As franchisees will have to deal with the Lanham Act and the franchise laws of the state whose law governs the franchise agreements in any case that they file, this case shows that a reorganization where the franchisee desires to continue operating its business is not possible in a hypothetical test jurisdiction unless the franchisor is willing to consent to either (i) the franchisee’s assumption and continued performance of the franchise agreement or (ii) the franchisee’s assignment of such performance to a third party.

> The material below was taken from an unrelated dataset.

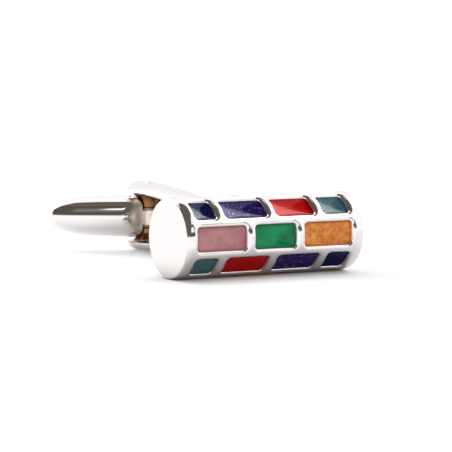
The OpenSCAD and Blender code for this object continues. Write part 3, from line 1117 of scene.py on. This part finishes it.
def build_floor():
    """A white plane that touches the barrel and the lower leg's tip:
    z = -R / cos a + tan a (y - barrel y). Its glow fades with the share of open sky."""
    material, paint = new_paint("white_paper")
    place = paint.node("TexCoord", out="Object")
    x, y, _ = paint.split(place)
    tooth = paint.noise(place, TOOTH_MM, detail=3.0)
    bump = paint.node("Bump", Strength=0.1, Distance=TOOTH_DEPTH_MM * MM, Height=tooth)
    bright = paint.node("BsdfDiffuse", Color=PAPER_BRIGHT, Normal=bump)
    sky = paint.node("AmbientOcclusion", {"samples": 8}, out="AO", Distance=PAPER_REACH_MM * MM)
    # Painted contact shade: the metal's paper darkens where the sky is shut out
    contact = paint.mix(paint.steps(sky, *CONTACT_SKY), PAPER_CONTACT_SHADE, PAPER_PLAIN)
    plain = paint.node("BsdfDiffuse", Color=contact, Normal=bump)
    shade = paint.mix(paint.steps(y, *BEHIND_Y), PAPER_SHADE, PAPER_SHADE_BEHIND)
    # Painted shade: the open paper darkens towards the right
    open_sky = paint.mix(paint.steps(x, *RIGHT_X), PAPER_OPEN, PAPER_SHADE_RIGHT)
    glow = paint.node("Emission", Color=paint.mix(sky, shade, open_sky), Strength=PAPER_GLOW)
    paper = paint.node("MixShader", Fac=PAPER_SHARE, i1=glow, i2=bright)
    # Painted shade in the reflection: the metal sees darker paper near the cufflink
    away = paint.node("VectorMath", {"operation": "LENGTH"}, out="Value", i0=place)
    far = paint.steps(away, *MIRRORED_AWAY)
    mirrored = paint.node("LightPath", out="Is Glossy Ray")
    mirrored = mirrored * (far * (MIRRORED_FAR - MIRRORED_NEAR) + MIRRORED_NEAR)
    light = paint.node("LightPath", out="Is Camera Ray")
    light = light.math("MAXIMUM", paint.node("LightPath", out="Is Transmission Ray"))
    seen = mirrored.math("MAXIMUM", light)
    paint.finish(paint.node("MixShader", Fac=seen, i1=plain, i2=paper))
    lean = math.atan2(BARREL_R - LEG_CREST + TIP_PRESS, POST_LEN + LEG_PEAK - BARREL_Y)
    y = np.array([-FLOOR_HALF_M, FLOOR_HALF_M])
    z = -BARREL_R * MM / math.cos(lean) + math.tan(lean) * (y - BARREL_Y * MM)
    mesh = bpy.data.meshes.new("paper")
    corners = [(side * FLOOR_HALF_M, y[k], z[k]) for side, k in ((-1, 0), (1, 0), (1, 1), (-1, 1))]
    mesh.from_pydata(corners, [], [(0, 1, 2, 3)])
    mesh.materials.append(material)
    floor = bpy.data.objects.new("paper", mesh)
    bpy.context.scene.collection.objects.link(floor)
    return floor


floor = build_floor()
print("floor leans to z", [round(v.co.z, 4) for v in floor.data.vertices])

# %% [markdown]
# ## The light tent
#
# Polished metal shows the room, and the room is what gives this photo its look. The tent's walls
# are white, with a pale lilac backdrop low at the back. In front and to the left is the dark room
# beyond the tent's opening, with a lamp's small reflector and a white card in it. Overhead is the
# tent's dark top, whose edge rises in a curve towards the right. A softbox shines from the right,
# and a second light from the back left. Lamps could be modelled, but would cost noise and time,
# so each light is a soft-edged window in azimuth and elevation on the world itself. To the camera
# alone the backdrop is plain white.

# %% World
TENT_WALL = (1.04, 1.035, 1.04)
BACKDROP = (0.95, 0.90, 0.97)
DARK_ROOM = (0.10, 0.083, 0.07)
DARK_TOP = (0.12, 0.10, 0.09)

# Windows, each laid over those before it: left and right azimuth, low and high elevation and the
# soft edges' half width, all in degrees, then share and colour
ROOM = (
    (100, 185, -10, 30, 7, 1, BACKDROP),            # backdrop behind, to the right
    (-138, 22, 9, 71, 5, 1, DARK_ROOM),             # room beyond the tent's opening
    (6, 31.5, 8, 38, 1.5, 1, DARK_ROOM),            # its sharp right side
    (-60, -25, 30, 48, 6, 0.13, (0.9, 0.9, 0.92)),  # faint shine around the lamp
    (-41, -24, 40, 48, 2.5, 1, (1.5, 1.5, 1.52)),   # the lamp's reflector
    (12, 27, 18, 31, 2.5, 1, (1.0, 1.0, 1.0)),      # white card
)
LIGHTS = (
    (-150, -15, 68, 95, 4, 1, DARK_TOP),            # the top's left part
    (90, 124, 24, 58, 2, 1, (3.8, 3.8, 3.9)),       # softbox at the right
    (-172, -142, 18, 48, 5, 1, (4.5, 4.4, 4.3)),    # light at the back left
)
# The tent's top reaches down to high - drop * exp((from - azimuth) / run), within a window
TOP_HIGH = 60.8
TOP_DROP = 14.8
TOP_FROM = 28
TOP_RUN = 16
TOP_SOFT = 1
TOP_WINDOW = (-20, 150, 9, 120, 5)


def build_world():
    """The light tent as the world's colour, from the azimuth atan2(x, -y) and the elevation
    asin(z) of each direction."""
    world = bpy.data.worlds.new("light_tent")
    bpy.context.scene.world = world
    paint = Paint(world, "ShaderNodeOutputWorld")
    x, y, z = paint.split(paint.node("TexCoord", out="Generated"))
    degrees = math.degrees(1)
    azimuth = x.math("ARCTAN2", y * -1) * degrees
    elevation = z.math("ARCSINE") * degrees

    def band(angle, low, high, soft):
        """1 between two angles, 0 outside them."""
        rise = paint.steps(angle, low - soft, low + soft)
        return rise * (1 - paint.steps(angle, high - soft, high + soft))

    def window(left, right, low, high, soft):
        """1 in a window between two azimuths and two elevations, 0 outside it."""
        return band(azimuth, left, right, soft) * band(elevation, low, high, soft)

    def lay(colour, windows):
        """A colour with windows laid over it, one after another."""
        for *edges, share, shade in windows:
            colour = paint.mix(window(*edges) * share, colour, shade)
        return colour

    top_edge = TOP_HIGH - TOP_DROP * ((TOP_FROM - azimuth) * (1 / TOP_RUN)).math("EXPONENT")
    top = paint.steps(elevation - top_edge, -TOP_SOFT, TOP_SOFT) * window(*TOP_WINDOW)
    colour = paint.mix(top, lay(TENT_WALL, ROOM), DARK_TOP)
    colour = lay(colour, LIGHTS)
    tent = paint.node("Background", Color=colour, Strength=1.0)
    backdrop = paint.node("Background", Color=(1.0, 1.0, 1.0), Strength=1.0)
    seen = paint.node("LightPath", out="Is Camera Ray")
    paint.finish(paint.node("MixShader", Fac=seen, i1=tent, i2=backdrop))


build_world()
bpy.context.scene.view_settings.view_transform = "Standard"
print("light tent ready")

# %% [markdown]
# ## The end
#
# The looks should fill the same box as the measured model.

# %% End
print("scene built")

As the court here recognized:

The application of the hypothetical test, in many situations, may give veto power over the possibility of [an] effective reorganization to the franchisor, who may also be a hostile creditor. Unfortunately, dura lex sed lex—The law is hard, but it is the law.
Id. at 20.

Thus, franchisees contemplating bankruptcy must understand these issues before filing for bankruptcy to ensure they do not meet a potential dead end as Pinnacle did in Pinnacle Foods. It may be the case that the geographic region in which the franchisee operates may not allow for a filing in an actual test jurisdiction, but if an actual test jurisdiction is available to the franchisee, those jurisdictions would allow for what Pinnacle was trying to do in its bankruptcy case. Franchisees should consult bankruptcy counsel on these issues prior to filing for bankruptcy, so that they can be best prepared.

[1] If an executory contract or unexpired lease is nonassignable solely because it contains a nonassignment clause, Section 365(c) does not prevent the assumption or assumption and assignment of such contract or lease. 11 U.S.C. §365(f)(1).